Posted by Sam Fenny - Memes and headline comments by David Icke Posted on 15 August 2022

Four out of 10 UK students are being rejected by elite universities in favour of overseas candidates who pay up to £24,000 a year – as school leavers face scramble for places after A-level results this week

Overseas students are surpassing British teenagers in gaining entry to some of the country’s elite universities, leaving many clambering for places when A-level results are announced this week, it has emerged.

For the first time, four in ten UK applicants were turned away from the two most esteemed universities – Oxford and Cambridge.

Higher education experts claim some redbrick institutions are focusing on high fee-paying overseas students from China and India who pay on average £24,000 a year, The Sunday Times reports.

The fee is almost triple that of domestic students. A study of undergraduates in Russell Group universities in England shows that one in four are overseas students.

Mark Corver, former head of data at the Universities and Colleges Admissions Service (UCAS), said: ‘This is the toughest competition for UK students to get a degree place, especially at one of our leading universities, for a generation.

‘Selective universities have not recruited more UK students because they don’t pay as much as overseas students. The gap between UK and international fees is likely to be around £15,000 this year. That’s getting on for £50,000 of additional income per student over a three-year course.

‘Unable to increase fees for UK students to cover rising costs, many universities feel forced to dedicate an increasing share of places to overseas students just to keep going.’

Statistics from the London School of Economics show 70 per cent of students are from overseas, while the figure at Edinburgh and King’s College London comes in at 40 per cent.
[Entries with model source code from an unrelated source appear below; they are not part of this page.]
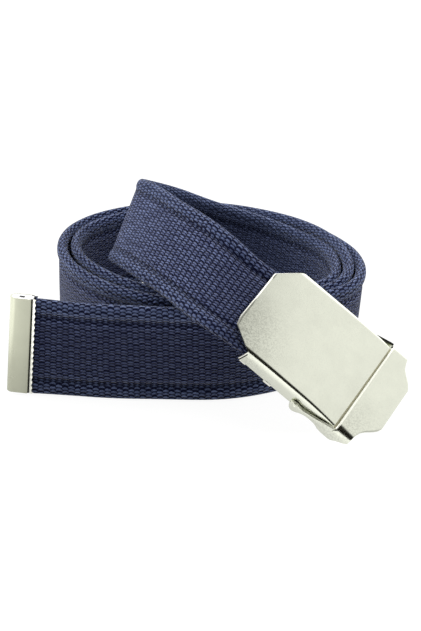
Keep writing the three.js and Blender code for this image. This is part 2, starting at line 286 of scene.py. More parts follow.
# The lever: how far it stands out past the frame at each side, its start and its folds' radius.
LEVER_OVERHANG = 1.2
LEVER_OUTSIDE = FRAME_WIDTH + LEVER_OVERHANG
LEVER_START = 50.3
LEVER_BEND = 2.6
# The chamfer at the start of the lever's plate, as deep as it is wide: at the far and near side.
LEVER_LIP = (0.65, 0.8)
# Rows of the plate past its lip, and its columns from the fold's inner end to the middle.
LEVER_ROWS = 13
LEVER_COLUMNS = [2.8, 3.4, 4.1, 4.8, 5.5, 6.5, 7.6, 8.8, 9.9, 11, 12.4, 15, 19]
# How much wider the near fold is at the start, and over what length.
LEVER_FOLD_WIDER = 1.1
LEVER_FOLD_BLEND = 9
# The lever's lip gets a painted highlight down to the first depth, and the far ear's upper rim
# painted shade down to the second.
LIP_DEPTH = 1.2
FAR_EAR_DARK = 4.3
# Half of the lever plate's end. Columns: distance in from the lever's outer side, distance along.
LEVER_END = [
    (0, 57.3), (2.5, 57.4), (4.1, 57.9), (5.5, 58.4), (6.5, 59.1),
    (7.6, 60.1), (8.8, 61.4), (9.9, 62.5), (11, 63.3), (12.4, 63.9),
]
# The lever ear under its fold. Columns: distance along, depth under the face.
EAR_OUTLINE = [
    (57.2, 3), (56.2, 4.3), (53.6, 6.6), (52.5, 8), (51.4, 8.5), (47.7, 8.3),
    (46.1, 7.9), (45, 7.1), (43.6, 6.5), (41.2, 6.3), (39.5, 6.6), (37.9, 7.5),
    (36.6, 8.8), (35.4, 9.6), (34.3, 9.5), (33.4, 8.5), (32.8, 7.1), (32.5, 5.7),
    (32.8, 4.7), (33.7, 4), (34.9, 4), (36.3, 4.5), (37.8, 4.7), (40.4, 4),
    (43, 3.3), (46, 2.1), (49.2, 0.9), (50.1, 0.8), (50.2, 2.5),
]

# The clamp's plate and its tabs. Columns: start and end along, top and bottom depth, spans across.
JAW_EDGE = 1.2
JAW_TAB_WIDE = 1.6
JAW_PLATE = [(JAW_EDGE, FRAME_WIDTH - JAW_EDGE)]
JAW_TABS = [(0, JAW_TAB_WIDE), (FRAME_WIDTH - JAW_TAB_WIDE, FRAME_WIDTH)]
JAW_BLOCKS = [
    (12.5, 25.5, 6.4, 7.3, JAW_PLATE),
    (20.6, 24.0, 6.5, 8.9, JAW_TABS),
    (9.4, 12.3, 7.0, 8.3, JAW_TABS),
]

# How far the foot of the free end stands out to the left, and over what length that fades out.
TIP_LEAN = 0.55
TIP_LEAN_LENGTH = 42
# The cap on the free end: its sheet, half height, place over the strap's middle, and rows of its grid.
TIP_SHEET = 0.45
TIP_HALF_HIGH = 19.2
TIP_LIFT = 0.9
TIP_ROWS = 69
# Half of the tip's section, from its biting lip over the groove to the fold. Columns: distance in,
# half thickness.
TIP_SECTION = [
    (7.1, 2.5), (6.9, 2.4), (6.6, 2.1), (6.35, 1.95), (6.1, 1.95),
    (5.75, 1.95), (5.7, 2.3), (5.5, 2.48), (5.2, 2.5), (3.6, 2.5),
    (1.8, 2.5),
]
# The first and last row of that section in the groove.
TIP_GROOVE = (3, 6)
# How far the teeth stand out, in how many rows of the section, and how many heights each has.
TIP_TOOTH = 0.3
TIP_TOOTH_DEEP = 2
TIP_TOOTH_ROWS = 4
# A flap over an end of the cap: its corner at the lip, and the slot and notch between two flaps.
# Columns: distance in, half width.
FLAP_SLOT = 0.06
FLAP_CORNER = [(6.2, 1.8), (5.6, 1.8)]
FLAP_CORNER_IN = 5.5
FLAP_NOTCH = [(0.8, FLAP_SLOT), (1.0, 0.8), (2.8, 0.8), (3.0, FLAP_SLOT), (6.2, FLAP_SLOT)]
FLAP_INSIDE = 0.2
FLAP_SUNK = 0.05
# The cloth is narrower and lifted inside the cap, between these distances from its end.
TIP_NARROWER = 0.045
TIP_CLOTH_LIFT = 0.5
TIP_CLOTH_BLEND = (6.0, 7.4)
# The cloth is a little wider beside the cap, over this length.
TIP_WIDER = 0.03
TIP_WIDER_LENGTH = 24

# How evenly the floor is lit, by the light path's output: to the camera, in bounced light and in
# mirrors. Its places are in metres.
FLOOR_SIZE = 12
FLOOR_COLOUR = (0.6, 0.6, 0.59)
FLOOR_EVEN = {0: 0.8, 2: 0.42, 3: 0.55}
FLOOR_GLOW = 1.16
# The floor glows brighter in front of the belt and to its left: painted pools of light, seen in the
# metal.
FLOOR_FRONT = (-0.066, -0.085)
FLOOR_FRONT_BRIGHTER = 0.5
FLOOR_LEFT = (-0.1, -0.14)
FLOOR_LEFT_BRIGHTER = 1.6
# The tent: its left side, and the sides that pass over it one by one. Columns: part of the direction,
# where the side starts and where it is full, colour.
TENT_LEFT = (1.7, 1.7, 1.68)
TENT_SIDES = [
    (0, -0.1, 0.35, (1.08, 1.08, 1.06)),
    (1, 0.1, 0.45, (1.8, 1.8, 1.78)),
    (2, 0.77, 0.93, (0.3, 0.3, 0.29)),
]
TENT_FRONT = (0.012, 0.011, 0.008)
TENT_FRONT_Y = (-0.24, -0.5)
TENT_FRONT_Z = (0.0, 0.03)
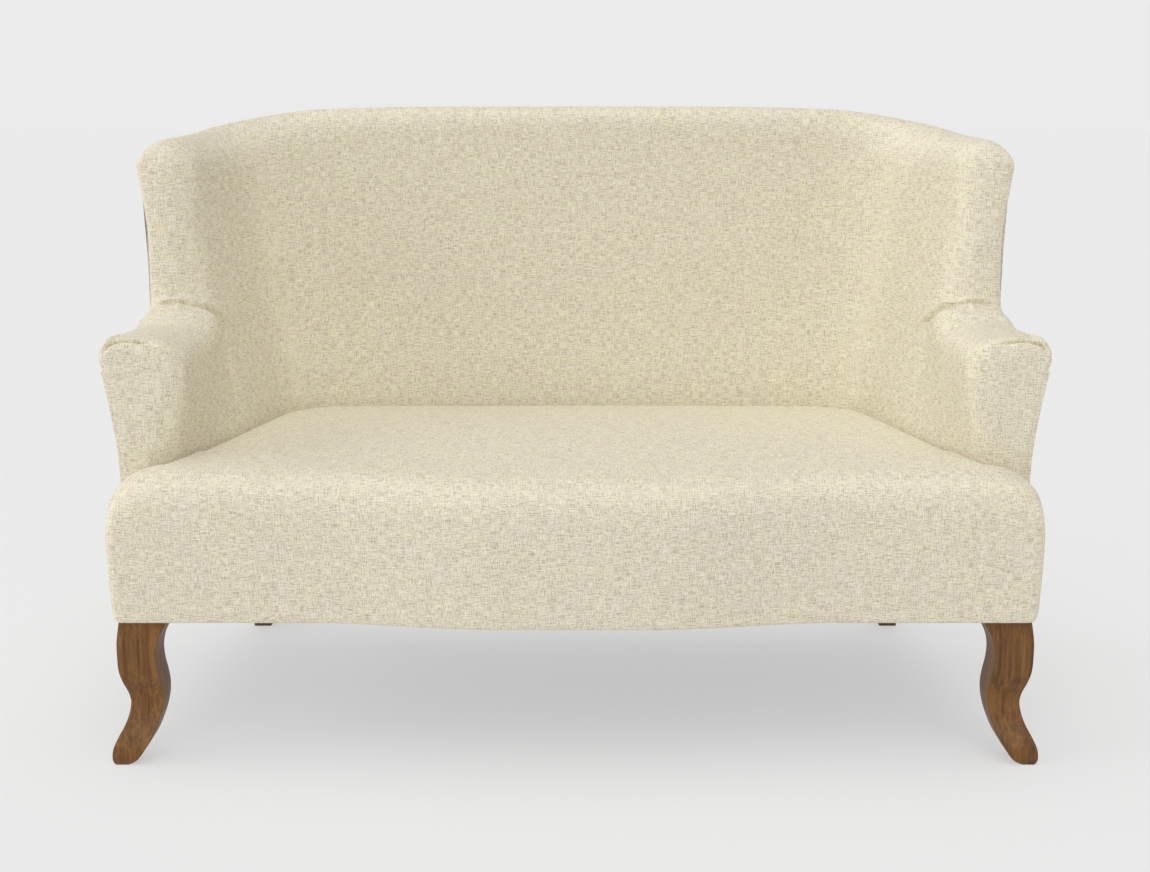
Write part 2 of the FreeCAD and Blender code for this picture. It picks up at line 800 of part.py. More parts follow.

Manchester Metropolitan has recently announced its plans to double its number of overseas students.

Elsewhere, concerns continue that many UK students are missing out on top grades as a result of teacher-assessed work while exams slowly revert back to their pre-pandemic format.

In June, UCAS’s chief executive Clare Marchant warned that this year will ‘undoubtedly be more competitive for some courses and providers’, with 49% of teachers having told the admissions service they were less confident their students would get their first choice of university compared with previous years and around two in five teachers expecting their students to use the clearing process.

Prof Smithers has also predicted that the gap between girls and boys’ results will narrow, but said he thinks girls will stay ahead.

He said some of the help given to pupils this year to help them transition back to full exams, such as advance notice of topics, ‘plays to girls’ strengths’.

The professor also predicted that England’s and Wales’s results will be close, but ‘still lag appreciably behind those of Northern Ireland’.

A spokesman for exams regulator Ofqual said there is ‘no link between grades and the supply of places’.

He said: ‘While there may be fewer top grades this year compared to 2021, when a different method of assessment (teacher-assessed grades) was used, universities understand what grades will look like overall this year and have made offers accordingly.